Fungus-like life forms have been found in rocks dating back 2.4 billion years.
The fossils, drilled from rocks that were once beneath the seafloor, resemble living fungi.
Scientists say the discovery could push back the date for the oldest fungi by one to two billion years.
The find suggests that fungi arose not on land but in the deep sea.

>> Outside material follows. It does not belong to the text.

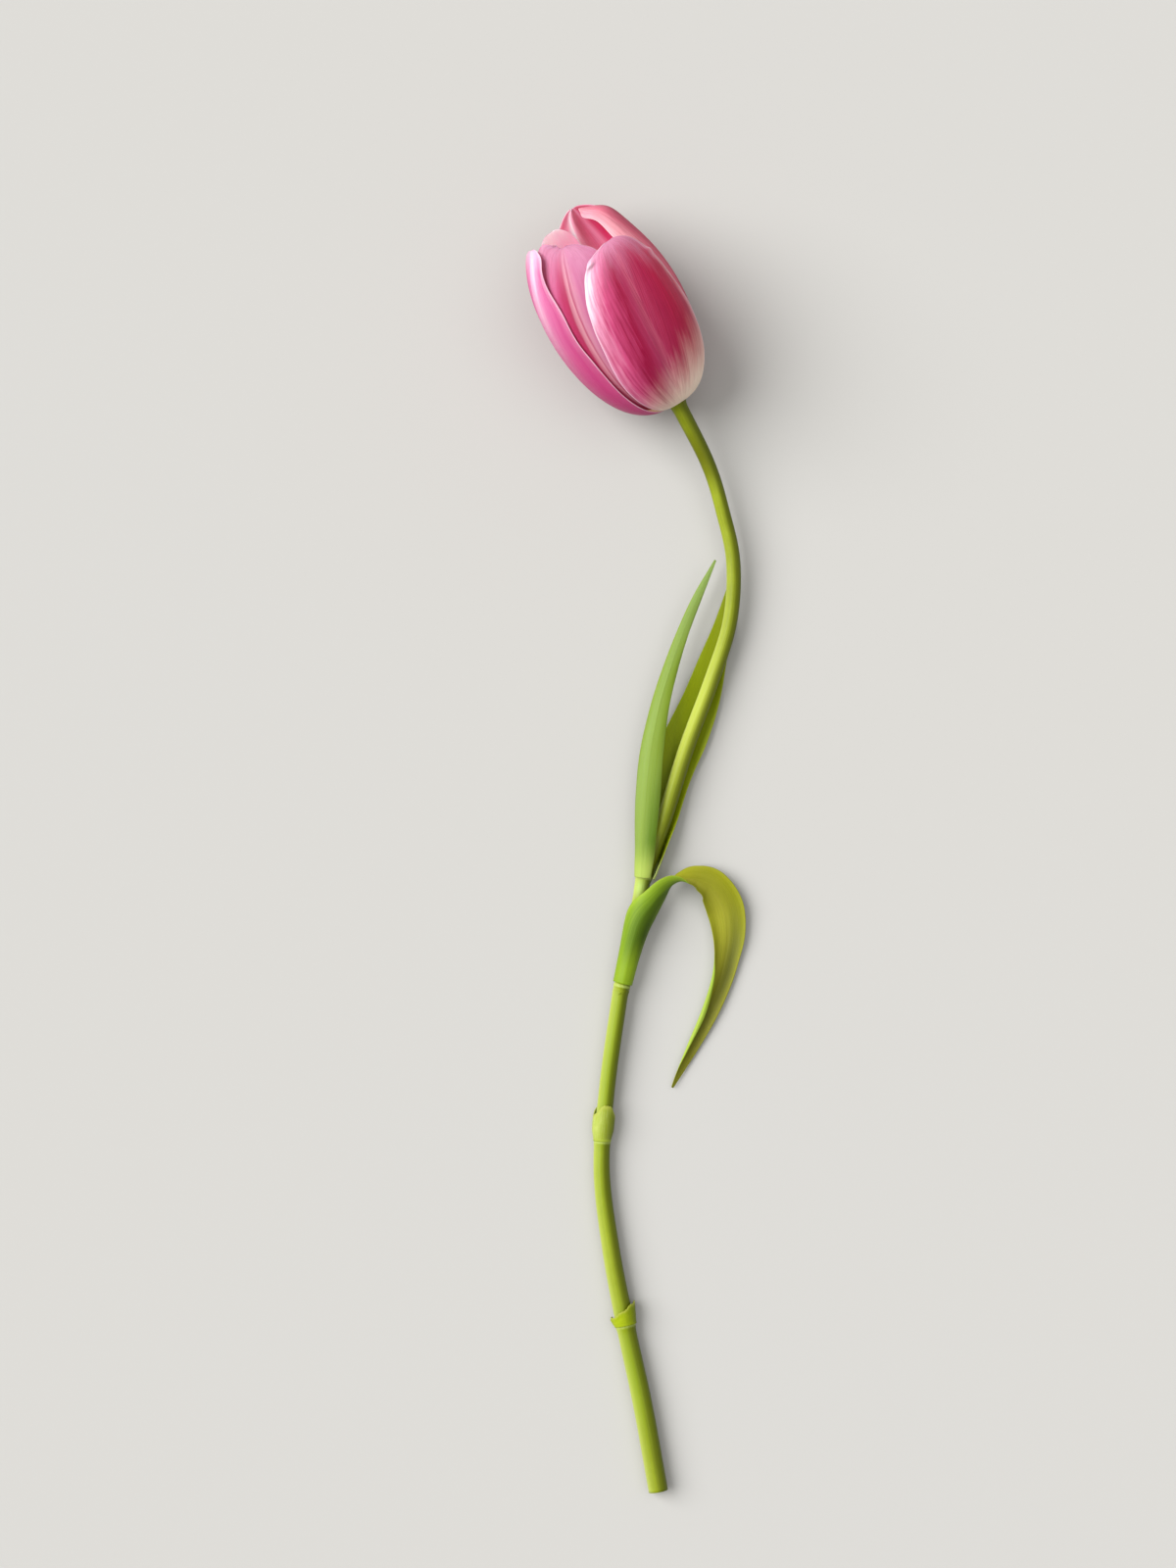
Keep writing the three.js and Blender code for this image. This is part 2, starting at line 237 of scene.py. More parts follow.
class Reading:
    """A shader value that takes part in sums as a number does."""

    def __init__(self, shade: "Shade", socket: bpy.types.NodeSocket) -> None:
        """Wraps one socket of a material.

        Args:
            shade: The material that the socket belongs to.
            socket: The socket.
        """
        self.shade = shade
        self.socket = socket

    def _sum(self, operation: str, first: object, second: object) -> "Reading":
        """Adds a Math node."""
        node = self.shade.node("ShaderNodeMath", {"operation": operation}, {0: first, 1: second})
        return Reading(self.shade, node.outputs[0])

    def __add__(self, other: object) -> "Reading":
        """Adds."""
        return self._sum("ADD", self, other)

    def __radd__(self, other: object) -> "Reading":
        """Adds to a number."""
        return self._sum("ADD", other, self)

    def __sub__(self, other: object) -> "Reading":
        """Takes away."""
        return self._sum("SUBTRACT", self, other)

    def __rsub__(self, other: object) -> "Reading":
        """Takes away from a number."""
        return self._sum("SUBTRACT", other, self)

    def __mul__(self, other: object) -> "Reading":
        """Multiplies."""
        return self._sum("MULTIPLY", self, other)

    def __rmul__(self, other: object) -> "Reading":
        """Multiplies a number."""
        return self._sum("MULTIPLY", other, self)

    def size(self) -> "Reading":
        """Drops the sign."""
        return self._sum("ABSOLUTE", self, 0.0)

    def larger(self, other: object) -> "Reading":
        """Takes the larger of two."""
        return self._sum("MAXIMUM", self, other)

    def rise(self, low: float, high: float) -> "Reading":
        """Rises smoothly from 0 to 1.

        Args:
            low: The value where the rise starts.
            high: The value where it ends.

        Returns:
            The reading that rises, or falls where low is above high.
        """
        values = {"Value": self, "From Min": min(low, high), "From Max": max(low, high)}
        if low > high:
            values |= {"To Min": 1.0, "To Max": 0.0}
        node = self.shade.node("ShaderNodeMapRange", {"interpolation_type": "SMOOTHSTEP"}, values)
        return Reading(self.shade, node.outputs[0])

    def near(self, centre: float, reach: float) -> "Reading":
        """Makes a smooth hump of height 1.

        Args:
            centre: The value where it is highest.
            reach: How far it spreads to either side.

        Returns:
            The hump.
        """
        return (self - centre).size().rise(reach, 0.0)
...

If not a fungus, the organism could be from an extinct branch of life that has not been described before.
Prof Stefan Bengtson of the Swedish Museum of Natural History led the research team.
He said, in the past, scientists may have been looking in the wrong place for the oldest fossil fungi - on land or in shallow seas rather than in the deep sea.
"The deep biosphere (where the fossils were found) represents a significant portion of the Earth, but we know very little about its biology and even less about its evolutionary history," Prof Bengtson told BBC News.
The fossils are almost indistinguishable from those found in similar environments on land, although they are much older.
They are made up of jumbles of tangled threads some hundredths of a millimetre thick.
Scientists have already discovered such structures - known as mycelia - in similar rocks of a much younger age and identified them as fungi.
There is a "clear possibility" that they are the world's oldest fossil fungi - twice as old as generally accepted in the fossil record, Prof Bengtson said.
If they are not fungi, they are probably an extinct branch of eukaryotes "or even giant prokaryotes", he added.